Sir Paul McCartney, George Harrison and Ringo Starr spent six years working on the book, entitled Beatles Anthology, according to the Sunday Telegraph.

"It's all in the first person," Geoff Baker, Paul McCartney's spokesman told CBS Radio News. "It's all in their own words and it's their story, with recollections from George Martin, Neil Aspinall - who was the band's roadie during the '60s and now is the head of Apple - and also recollections from the late and very very great Derek Taylor, who was their press officer, who also edited the book."

The 360-page volume will be published in Britain and the United States this autumn and will cost about $80. It should earn about $1.60 billion, the Sunday Telegraph reported. There are also said to be plans to translate it into dozens of languages.

The money will be split equally between the three musicians and Yoko Ono, the widow of John Lennon, the fourth Beatle who was shot dead in New York in 1980, even though she has not been actively involved in the project.

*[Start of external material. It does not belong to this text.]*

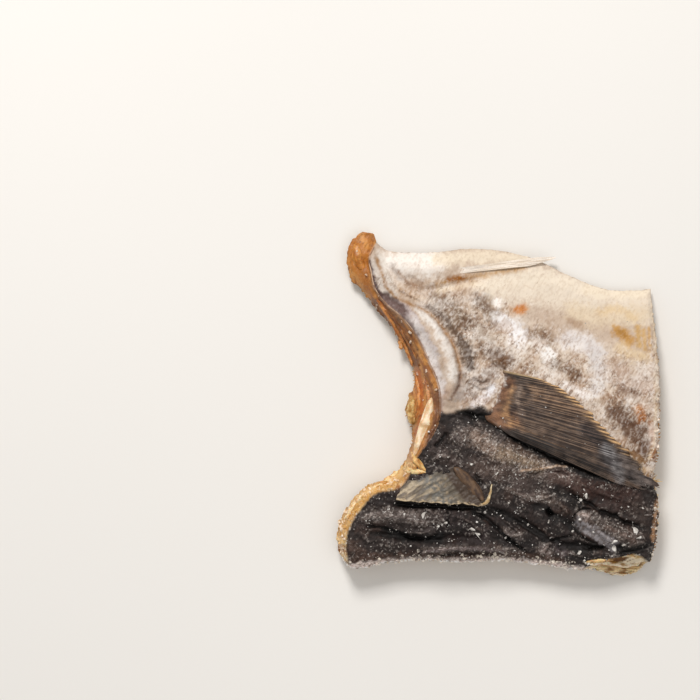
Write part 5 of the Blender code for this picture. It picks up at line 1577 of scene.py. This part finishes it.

Among other things, the book will counter the widely held belief that McCartney pushed for the band to split up, the newspaper said, revealing that Lennon was the first to walk away, leaving McCartney to make the official announcement months later.

"...Public perception has been that it's been Paul that broke up the band because he left April the 10th," Geoff Baker said. "But as the book reveals, he was the last one to leave."

The book will also disclose that in 1996, the three Beatles turned down an offer of $175 million to perform 17 concerts in the United States, Germany and Japan.

McCartney, 57, Harrison, 57, and Starr, 59, have collected over 1,200 photographs, mostly unpublished, for the book.